● **Information supplied**
** Start **
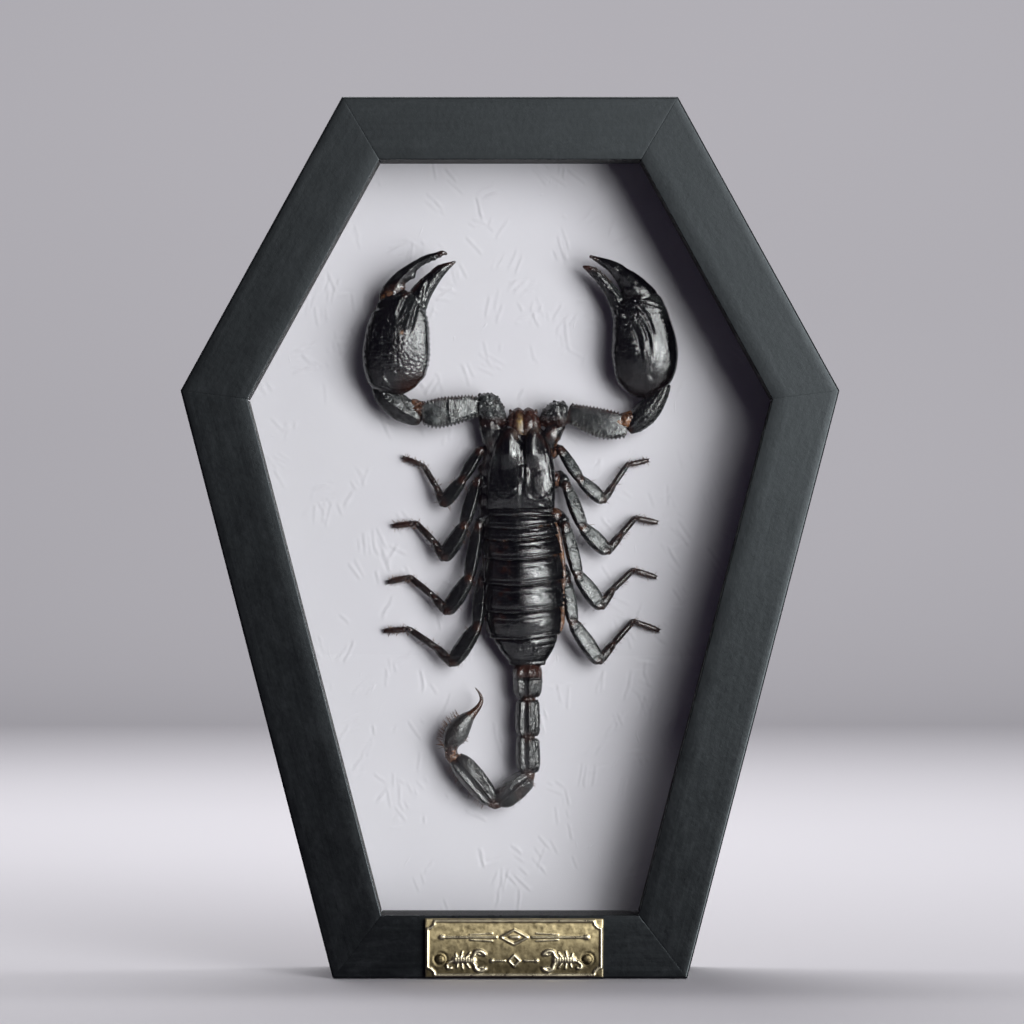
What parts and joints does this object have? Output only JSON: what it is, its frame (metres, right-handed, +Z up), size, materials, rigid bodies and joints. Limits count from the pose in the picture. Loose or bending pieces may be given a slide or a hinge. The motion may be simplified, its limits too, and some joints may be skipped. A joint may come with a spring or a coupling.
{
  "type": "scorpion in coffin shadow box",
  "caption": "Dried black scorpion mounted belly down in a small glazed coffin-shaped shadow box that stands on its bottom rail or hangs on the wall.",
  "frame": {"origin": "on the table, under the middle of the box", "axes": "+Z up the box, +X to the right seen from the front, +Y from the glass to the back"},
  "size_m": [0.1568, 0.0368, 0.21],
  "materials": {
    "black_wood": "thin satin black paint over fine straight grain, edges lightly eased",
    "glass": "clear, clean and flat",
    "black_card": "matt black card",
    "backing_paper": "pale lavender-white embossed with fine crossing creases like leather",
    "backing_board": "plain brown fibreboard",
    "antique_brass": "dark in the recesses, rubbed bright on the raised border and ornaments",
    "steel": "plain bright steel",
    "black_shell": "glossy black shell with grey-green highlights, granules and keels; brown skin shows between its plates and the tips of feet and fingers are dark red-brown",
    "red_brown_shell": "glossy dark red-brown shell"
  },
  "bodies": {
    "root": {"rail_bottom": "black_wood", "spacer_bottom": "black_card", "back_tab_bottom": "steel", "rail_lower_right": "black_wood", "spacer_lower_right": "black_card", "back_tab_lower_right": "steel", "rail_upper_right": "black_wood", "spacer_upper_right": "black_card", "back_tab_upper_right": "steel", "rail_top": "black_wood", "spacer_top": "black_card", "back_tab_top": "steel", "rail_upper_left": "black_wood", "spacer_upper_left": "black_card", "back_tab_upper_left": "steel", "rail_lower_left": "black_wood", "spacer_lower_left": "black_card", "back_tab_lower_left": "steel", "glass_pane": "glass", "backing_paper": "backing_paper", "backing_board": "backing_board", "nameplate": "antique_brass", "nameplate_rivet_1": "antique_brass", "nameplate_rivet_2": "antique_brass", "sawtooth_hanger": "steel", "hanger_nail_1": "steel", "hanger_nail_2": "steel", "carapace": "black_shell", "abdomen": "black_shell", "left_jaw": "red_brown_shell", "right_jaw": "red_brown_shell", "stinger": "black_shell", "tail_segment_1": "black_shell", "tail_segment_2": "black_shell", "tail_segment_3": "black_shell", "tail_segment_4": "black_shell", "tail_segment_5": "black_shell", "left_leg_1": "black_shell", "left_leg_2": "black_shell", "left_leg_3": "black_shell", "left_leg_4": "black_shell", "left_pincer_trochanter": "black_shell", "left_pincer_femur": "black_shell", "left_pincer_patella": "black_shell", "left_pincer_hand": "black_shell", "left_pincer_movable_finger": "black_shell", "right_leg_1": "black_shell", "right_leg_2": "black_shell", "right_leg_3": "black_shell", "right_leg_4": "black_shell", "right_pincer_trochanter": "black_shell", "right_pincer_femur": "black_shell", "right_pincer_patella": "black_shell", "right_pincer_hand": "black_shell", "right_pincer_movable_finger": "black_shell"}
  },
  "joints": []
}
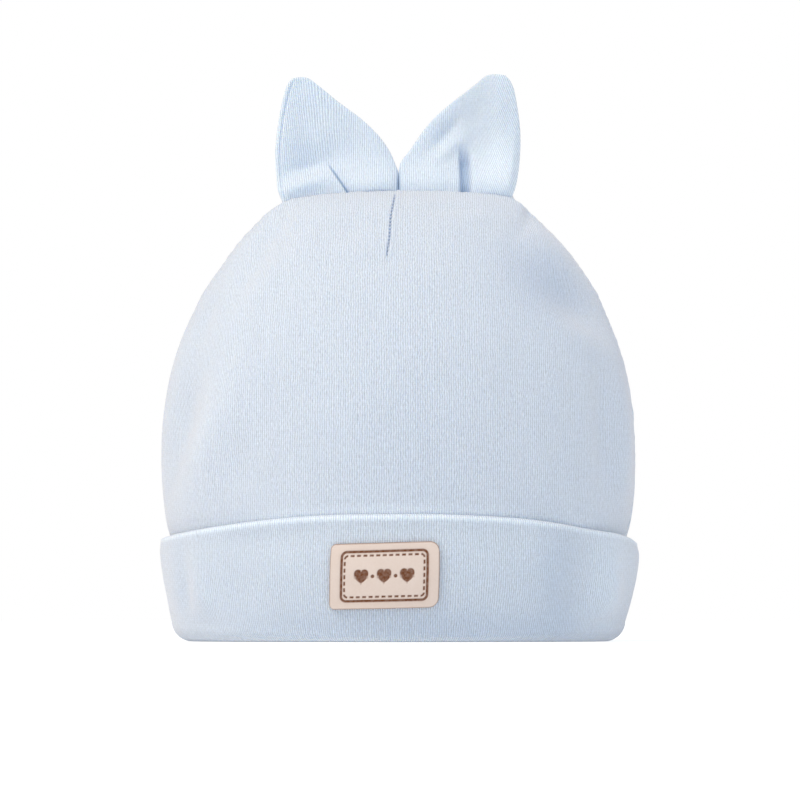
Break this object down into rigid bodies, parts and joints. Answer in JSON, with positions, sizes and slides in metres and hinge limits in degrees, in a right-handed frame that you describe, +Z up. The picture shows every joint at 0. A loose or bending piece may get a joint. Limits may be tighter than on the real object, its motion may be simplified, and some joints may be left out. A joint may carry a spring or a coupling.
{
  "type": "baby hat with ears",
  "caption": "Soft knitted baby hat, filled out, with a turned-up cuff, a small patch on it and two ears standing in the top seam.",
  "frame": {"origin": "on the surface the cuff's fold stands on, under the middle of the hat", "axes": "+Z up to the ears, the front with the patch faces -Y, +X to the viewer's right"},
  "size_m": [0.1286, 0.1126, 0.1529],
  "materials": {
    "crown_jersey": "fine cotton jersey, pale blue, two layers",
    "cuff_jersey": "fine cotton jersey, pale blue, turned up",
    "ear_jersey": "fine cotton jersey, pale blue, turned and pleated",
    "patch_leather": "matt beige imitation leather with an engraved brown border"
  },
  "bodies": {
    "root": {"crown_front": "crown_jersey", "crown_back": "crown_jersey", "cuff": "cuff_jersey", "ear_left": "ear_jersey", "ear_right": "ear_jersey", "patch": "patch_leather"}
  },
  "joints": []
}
** End **
** Start **
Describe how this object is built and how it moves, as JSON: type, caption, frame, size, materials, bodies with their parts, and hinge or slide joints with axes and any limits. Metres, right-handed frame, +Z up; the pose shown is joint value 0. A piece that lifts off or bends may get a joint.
** End **
● **The request**
Reply with the number of lines in the data that include the string "picture" and nothing else.

● **Completed exercise**
2